Originally Posted by Dr Sardonicus

It occurred to me that all your multiples had square roots that were slightly larger than the nearest integer. By demanding square roots that get closer to the nearest integer from either side, you get a different sequence.

Yes, that's a fabs() bug in my brute force search example, so it only recorded the larger values.

Interestingly, a continued fraction approximation reliably alternates too-large and too-small terms. So much elegance in that representation!

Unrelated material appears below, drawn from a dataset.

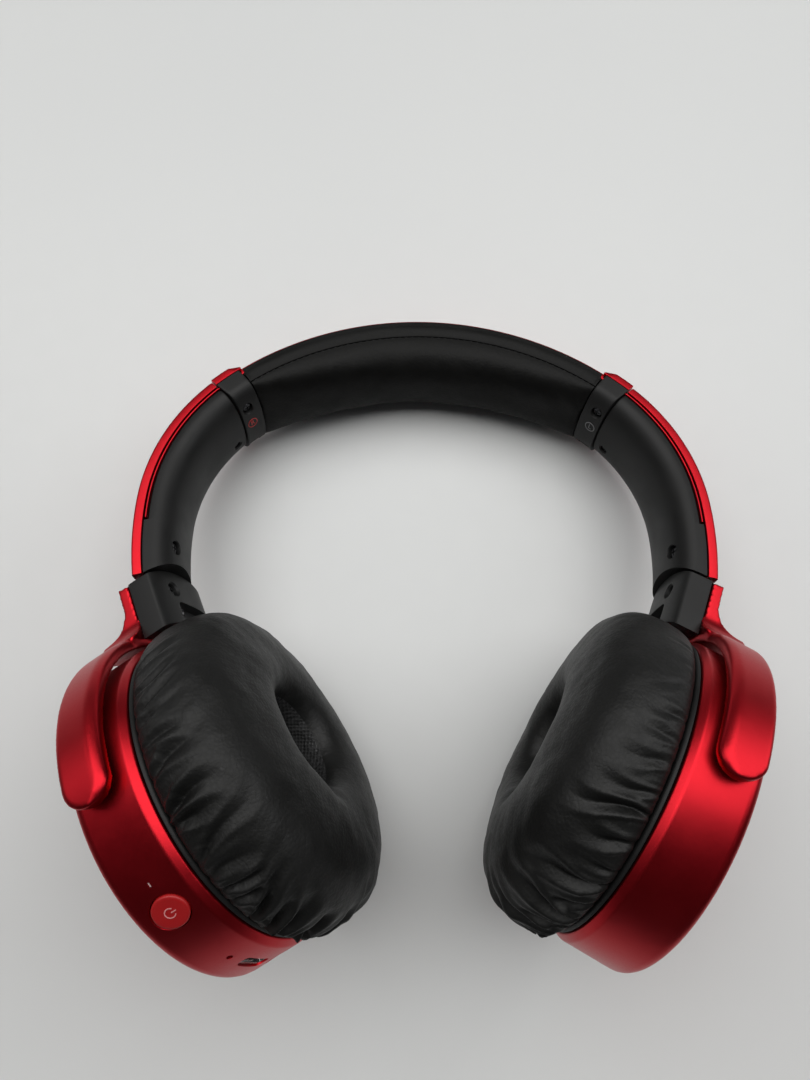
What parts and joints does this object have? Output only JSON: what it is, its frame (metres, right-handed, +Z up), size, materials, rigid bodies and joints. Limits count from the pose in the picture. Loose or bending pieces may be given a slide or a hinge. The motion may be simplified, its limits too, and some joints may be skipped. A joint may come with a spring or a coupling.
{
  "type": "over-ear headphones",
  "caption": "Wireless headphones: a cushioned sprung headband, curved sliding arms, and round padded cups that swivel and tilt in red forks.",
  "frame": {"origin": "middle of the bounding box at its lowest point, the surface the headphones lie on", "axes": "+Z up from the table, +Y towards the top of the headband, +X towards the left-ear cup; the controls face up"},
  "size_m": [0.1464, 0.1616, 0.0781],
  "materials": {
    "red_metal": "satin",
    "black_plastic": "matte",
    "leatherette": "soft matte grain",
    "foam": "matte",
    "speaker_cloth": "woven",
    "dark_screw": "black oxide",
    "steel": "satin",
    "diaphragm_film": "semi gloss",
    "circuit_board": "satin",
    "battery_cell": "satin",
    "lamp_lens": "gloss"
  },
  "bodies": {
    "headband": {"headband_band": "red_metal", "headband_cushion_sleeve": "leatherette", "headband_cushion_foam": "foam", "band_end_cap_right": "black_plastic", "band_end_cover_right": "red_metal", "band_end_screw_right": "dark_screw", "band_end_cap_left": "black_plastic", "band_end_cover_left": "red_metal", "band_end_screw_left": "dark_screw"},
    "slider_right": {"slider_strip_right": "red_metal", "slider_cover_right": "black_plastic", "slider_screw_upper_right": "dark_screw", "slider_screw_lower_right": "dark_screw", "slider_detent_right": "steel"},
    "yoke_right": {"yoke_right": "red_metal", "neck_cover_right": "black_plastic", "neck_screw_right": "dark_screw", "swivel_pin_right": "steel", "pivot_pin_front_right": "steel", "pivot_pin_rear_right": "steel"},
    "cup_right": {"cup_housing_right": "red_metal", "cup_baffle_right": "black_plastic", "ear_pad_right": "leatherette", "speaker_cloth_right": "speaker_cloth", "driver_frame_right": "black_plastic", "driver_diaphragm_right": "diaphragm_film", "driver_magnet_right": "steel", "circuit_board": "circuit_board", "microphone": "black_plastic", "usb_socket": "steel", "audio_socket": "black_plastic", "status_lamp": "lamp_lens"},
    "slider_left": {"slider_strip_left": "red_metal", "slider_cover_left": "black_plastic", "slider_screw_upper_left": "dark_screw", "slider_screw_lower_left": "dark_screw", "slider_detent_left": "steel"},
    "yoke_left": {"yoke_left": "red_metal", "neck_cover_left": "black_plastic", "neck_screw_left": "dark_screw", "swivel_pin_left": "steel", "pivot_pin_front_left": "steel", "pivot_pin_rear_left": "steel"},
    "cup_left": {"cup_housing_left": "red_metal", "cup_baffle_left": "black_plastic", "ear_pad_left": "leatherette", "speaker_cloth_left": "speaker_cloth", "driver_frame_left": "black_plastic", "driver_diaphragm_left": "diaphragm_film", "driver_magnet_left": "steel", "battery": "battery_cell"},
    "power_button": {"power_button": "red_metal"}
  },
  "joints": [
    {"name": "slider_right_extend", "type": "hinge", "parent": "headband", "child": "slider_right", "pos_m": [-0.01623, 0.01949, 0.02518], "axis": [0.0144, 0.2284, 0.9735], "range_deg": [0, 6.5]},
    {"name": "yoke_right_swivel", "type": "hinge", "parent": "slider_right", "child": "yoke_right", "pos_m": [-0.04152, -0.04531, 0.04076], "axis": [0.4177, -0.8859, 0.2016], "range_deg": [-34, 69]},
    {"name": "cup_right_tilt", "type": "hinge", "parent": "yoke_right", "child": "cup_right", "pos_m": [-0.04959, -0.04546, 0.03839], "axis": [-0.2821, 0.0845, 0.9557], "range_deg": [-7, 7]},
    {"name": "slider_left_extend", "type": "hinge", "parent": "headband", "child": "slider_left", "pos_m": [0.01776, 0.01949, 0.02468], "axis": [-0.0144, -0.2284, -0.9735], "range_deg": [0, 6.5]},
    {"name": "yoke_left_swivel", "type": "hinge", "parent": "slider_left", "child": "yoke_left", "pos_m": [0.04351, -0.04531, 0.0395], "axis": [0.4116, 0.8859, -0.2139], "range_deg": [-18.5, 84.5]},
    {"name": "cup_left_tilt", "type": "hinge", "parent": "yoke_left", "child": "cup_left", "pos_m": [0.05189, -0.04517, 0.03887], "axis": [0.07, 0.2033, 0.9766], "range_deg": [-7, 7]},
    {"name": "power_button_press", "type": "slide", "parent": "cup_right", "child": "power_button", "axis": [-0.0665, 0.4516, -0.8897], "range_m": [0, 0.0006], "stiffness_N_per_m": 400}
  ]
}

Dr Sardonicus · 2017-09-18, 13:28

Quote:

Originally Posted by mathPuzzles

Interestingly, a continued fraction approximation reliably alternates too-large and too-small terms. So much elegance in that representation!

Yes, SCF's do that. Alas, for the purpose at hand, it gives relatively poor results. If

p/q is a convergent to the SCF for sqrt(N),

then we do get a smallish value for abs(q^2 * N - p^2).

(In fact, you eventually reach a point where abs(difference) is 1.) This only gives results for square multipliers, though. There may be some way to use the information gleaned from the convergents for your purpose, but I haven't thought of one yet.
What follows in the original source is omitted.